■ Recorded data ■
═══
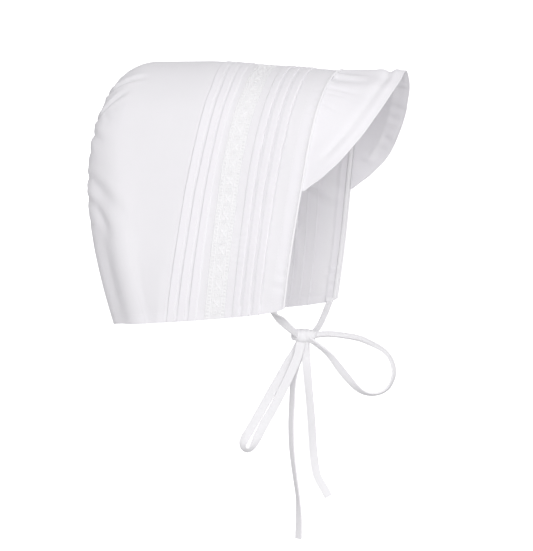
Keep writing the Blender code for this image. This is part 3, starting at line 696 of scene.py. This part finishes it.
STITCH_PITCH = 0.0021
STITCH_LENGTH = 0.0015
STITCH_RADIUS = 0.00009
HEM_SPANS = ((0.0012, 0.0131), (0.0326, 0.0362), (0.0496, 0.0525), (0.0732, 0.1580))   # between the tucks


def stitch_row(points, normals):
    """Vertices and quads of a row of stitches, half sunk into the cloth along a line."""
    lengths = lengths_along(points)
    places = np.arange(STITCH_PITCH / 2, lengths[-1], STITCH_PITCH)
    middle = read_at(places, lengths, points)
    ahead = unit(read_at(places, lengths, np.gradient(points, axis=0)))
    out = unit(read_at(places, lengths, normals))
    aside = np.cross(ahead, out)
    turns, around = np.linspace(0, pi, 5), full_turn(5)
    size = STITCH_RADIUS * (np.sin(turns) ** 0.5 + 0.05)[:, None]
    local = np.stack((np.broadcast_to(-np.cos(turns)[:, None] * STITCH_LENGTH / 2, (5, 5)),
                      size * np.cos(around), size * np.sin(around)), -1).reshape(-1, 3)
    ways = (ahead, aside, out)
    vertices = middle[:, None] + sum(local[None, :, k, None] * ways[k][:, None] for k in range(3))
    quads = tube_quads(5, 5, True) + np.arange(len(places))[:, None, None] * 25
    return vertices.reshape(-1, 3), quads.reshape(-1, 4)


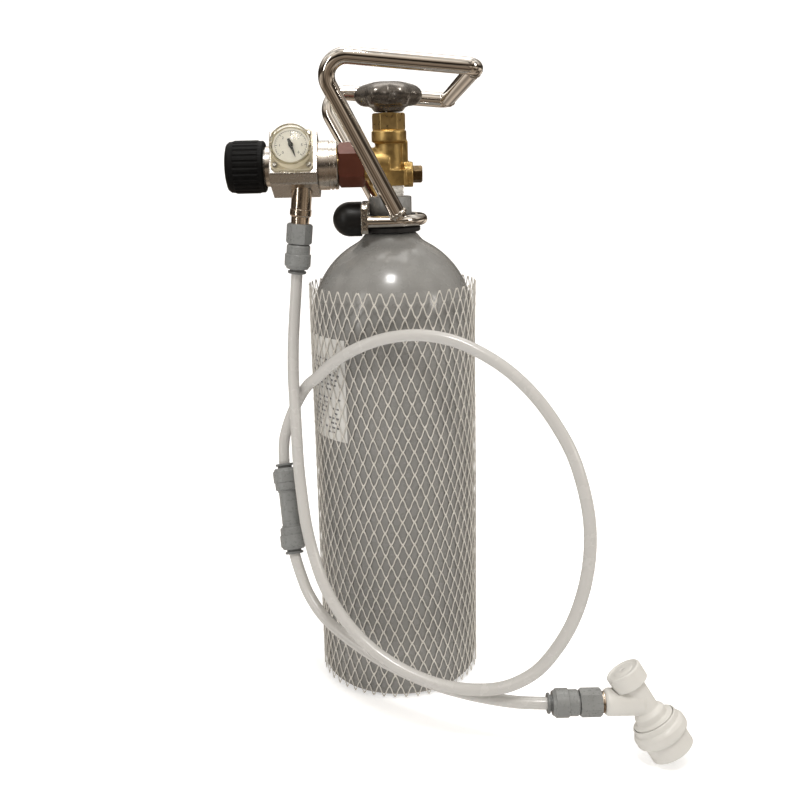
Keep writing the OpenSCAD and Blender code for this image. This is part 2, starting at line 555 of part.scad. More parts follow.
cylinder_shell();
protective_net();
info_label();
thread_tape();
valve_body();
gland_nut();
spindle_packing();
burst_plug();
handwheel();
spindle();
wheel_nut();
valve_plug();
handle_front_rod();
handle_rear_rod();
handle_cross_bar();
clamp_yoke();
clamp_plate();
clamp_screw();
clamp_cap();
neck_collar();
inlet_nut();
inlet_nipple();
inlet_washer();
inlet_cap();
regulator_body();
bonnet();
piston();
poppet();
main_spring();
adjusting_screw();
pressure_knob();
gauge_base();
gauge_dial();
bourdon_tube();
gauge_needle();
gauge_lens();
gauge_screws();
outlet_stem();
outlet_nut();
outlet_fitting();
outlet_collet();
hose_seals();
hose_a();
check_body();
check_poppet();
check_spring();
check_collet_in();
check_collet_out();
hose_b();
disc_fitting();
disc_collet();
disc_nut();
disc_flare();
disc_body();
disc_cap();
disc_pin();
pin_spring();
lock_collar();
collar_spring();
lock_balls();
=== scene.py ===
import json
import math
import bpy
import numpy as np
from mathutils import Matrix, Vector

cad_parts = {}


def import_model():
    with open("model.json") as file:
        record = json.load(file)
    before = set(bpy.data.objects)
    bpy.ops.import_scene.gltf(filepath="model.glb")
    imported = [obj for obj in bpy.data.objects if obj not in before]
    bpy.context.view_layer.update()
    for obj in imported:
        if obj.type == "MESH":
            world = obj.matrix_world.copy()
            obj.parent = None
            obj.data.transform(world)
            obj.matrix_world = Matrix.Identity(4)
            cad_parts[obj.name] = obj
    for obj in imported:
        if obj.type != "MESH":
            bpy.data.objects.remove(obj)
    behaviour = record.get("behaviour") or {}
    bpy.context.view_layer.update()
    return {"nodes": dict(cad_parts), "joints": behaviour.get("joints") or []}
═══
■ What is being asked ■
Copy, please, exactly the lines that start at the first line of the data and end at the line containing "between the tucks", both kept and no others.

■ Right answer ■
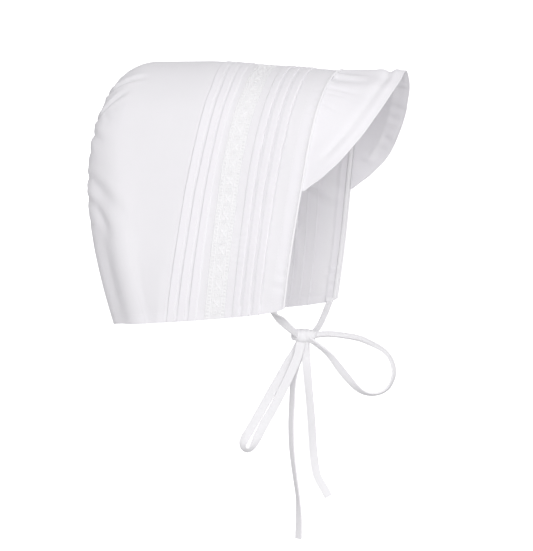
Keep writing the Blender code for this image. This is part 3, starting at line 696 of scene.py. This part finishes it.
STITCH_PITCH = 0.0021
STITCH_LENGTH = 0.0015
STITCH_RADIUS = 0.00009
HEM_SPANS = ((0.0012, 0.0131), (0.0326, 0.0362), (0.0496, 0.0525), (0.0732, 0.1580))   # between the tucks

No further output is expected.